The search warrant of Trump’s home could only have followed the submission of one or more detailed affidavits by FBI agents explaining to the federal judge who received them that the Department of Justice has evidence to conclude that it is more likely than not that a crime was committed by someone in connection with the acquisition and retention of government documents, and it is more likely than not that evidence of that crime was located inside Trump’s home.

The affidavits are normally filled with much detail, and they explain and justify what the DOJ believes and why it believes it. The judge must agree with the DOJ’s conclusions in order to sign the warrant.

The signing of the warrant was also preceded by a stenographically recorded interrogation of the FBI agents by the judge. It would have centered on not only what the FBI believes Trump was concealing but also how it knows that.
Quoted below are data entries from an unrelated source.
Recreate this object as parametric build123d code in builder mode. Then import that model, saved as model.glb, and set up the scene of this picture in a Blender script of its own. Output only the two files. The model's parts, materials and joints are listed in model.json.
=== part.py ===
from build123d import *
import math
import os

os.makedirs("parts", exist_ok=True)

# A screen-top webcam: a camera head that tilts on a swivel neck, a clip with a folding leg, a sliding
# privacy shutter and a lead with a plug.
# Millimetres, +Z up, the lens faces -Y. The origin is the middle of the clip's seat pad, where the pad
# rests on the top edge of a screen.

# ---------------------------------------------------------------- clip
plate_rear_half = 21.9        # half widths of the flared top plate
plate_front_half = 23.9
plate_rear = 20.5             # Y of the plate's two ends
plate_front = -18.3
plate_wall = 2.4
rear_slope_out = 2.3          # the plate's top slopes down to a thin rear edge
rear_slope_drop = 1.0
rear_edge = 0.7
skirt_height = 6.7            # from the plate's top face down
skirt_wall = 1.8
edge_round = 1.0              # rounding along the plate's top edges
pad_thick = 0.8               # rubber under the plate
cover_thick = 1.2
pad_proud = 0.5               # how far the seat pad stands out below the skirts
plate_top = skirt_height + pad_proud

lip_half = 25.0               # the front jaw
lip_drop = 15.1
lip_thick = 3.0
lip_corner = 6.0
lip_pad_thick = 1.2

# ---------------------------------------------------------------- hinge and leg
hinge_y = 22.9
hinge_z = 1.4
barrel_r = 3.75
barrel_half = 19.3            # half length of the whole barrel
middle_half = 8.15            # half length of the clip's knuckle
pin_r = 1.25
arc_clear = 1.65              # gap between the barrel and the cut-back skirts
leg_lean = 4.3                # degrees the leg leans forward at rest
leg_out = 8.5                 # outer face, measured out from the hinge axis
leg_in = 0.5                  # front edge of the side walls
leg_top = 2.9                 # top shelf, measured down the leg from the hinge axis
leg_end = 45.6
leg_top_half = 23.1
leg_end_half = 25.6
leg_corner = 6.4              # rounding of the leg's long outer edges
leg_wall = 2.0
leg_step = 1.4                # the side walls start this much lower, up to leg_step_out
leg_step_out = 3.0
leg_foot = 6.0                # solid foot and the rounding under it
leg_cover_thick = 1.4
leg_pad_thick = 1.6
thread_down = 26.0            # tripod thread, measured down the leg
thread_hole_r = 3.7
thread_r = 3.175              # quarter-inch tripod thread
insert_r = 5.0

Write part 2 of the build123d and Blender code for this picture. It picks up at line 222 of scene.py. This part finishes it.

We now know that Trump took many documents with him to Florida when he left the White House. He returned 15 boxes of them to the National Archives. When he failed to satisfy the Archives with the documents that he returned, the Archives called in the DOJ, which empaneled a grand jury to hear evidence of potential criminal behavior.

The grand jury subpoenaed the documents remaining at Trump’s home, and Trump’s lawyers met with DOJ lawyers to discuss compliance with the subpoena. After that meeting and the surrender of more documents, one of Trump’s lawyers wrote to the DOJ and assured its lawyers that there were no documents subject to the subpoena remaining in Trump’s home.

Thereafter, the FBI learned from a confidential source that there were documents marked “Top Secret” remaining in the home and thus subject to the subpoena. We learned from the inventory of documents that the FBI took that Trump’s lawyer’s representation of full compliance with the subpoena was inaccurate.

This is critical as, if the lawyer intentionally misled the DOJ, then that lawyer will become a defendant and cannot represent Trump. If Trump intentionally misled his own lawyer and caused the lawyer to make a material misrepresentation to the DOJ, the lawyer must resign as Trump’s counsel, as that lawyer will become a witness. Since the matter involves deception, the attorney-client privilege does not apply.

The warrant itself reveals three categories of crimes that the DOJ told the judge it is investigating. They are (a) gathering and transmitting national security secrets, and (b) concealing and removing national security secrets, and (c) destroying or altering national security secrets.

All of these statutory crimes are contained in the Espionage Act of 1917, which Sen. Rand Paul, R-Ky., has rightly moved to repeal. It punishes speech, reading and dissent. Trump himself, in a misguided moment, once offered it as a basis for executing Edward Snowden. In another misguided moment, when Trump announced that his home had been the subject of the execution of the warrant, he also announced that he had declassified all documents in his possession while he was still president. Criminal Defense 101: Never deny until you are accused.

Declassification is not a defense to the allegations stated in the warrant, as secrets — information that, if revealed to any person not authorized to see them, would likely cause grave harm to the nation — need not be classified. As well, President Joe Biden — unbeknownst to Trump — could easily have reclassified the documents as top secret prior to the search, thereby giving the DOJ another potential charge against the former president.

Many of Trump’s legal woes were brought about by himself. He is institutionally averse to strategic silence, to accepting norms and to abiding professional advice that does not immediately produce what he wants. Yet, the feds contemplate a prosecution of him for silently reading and securing pieces of paper. And they call that espionage.

Crime is intentionally caused harm proscribed by law or nature. Who was harmed by documents sitting in Trump’s safe? The egos of the security state.

After four years as president fighting the security state, Trump should know that the federal government is a monster that can only be tamed, occasionally by a fair jury, or permanently when it collapses of its own weight. The latter will happen sooner rather than later. But not soon enough to help Donald Trump.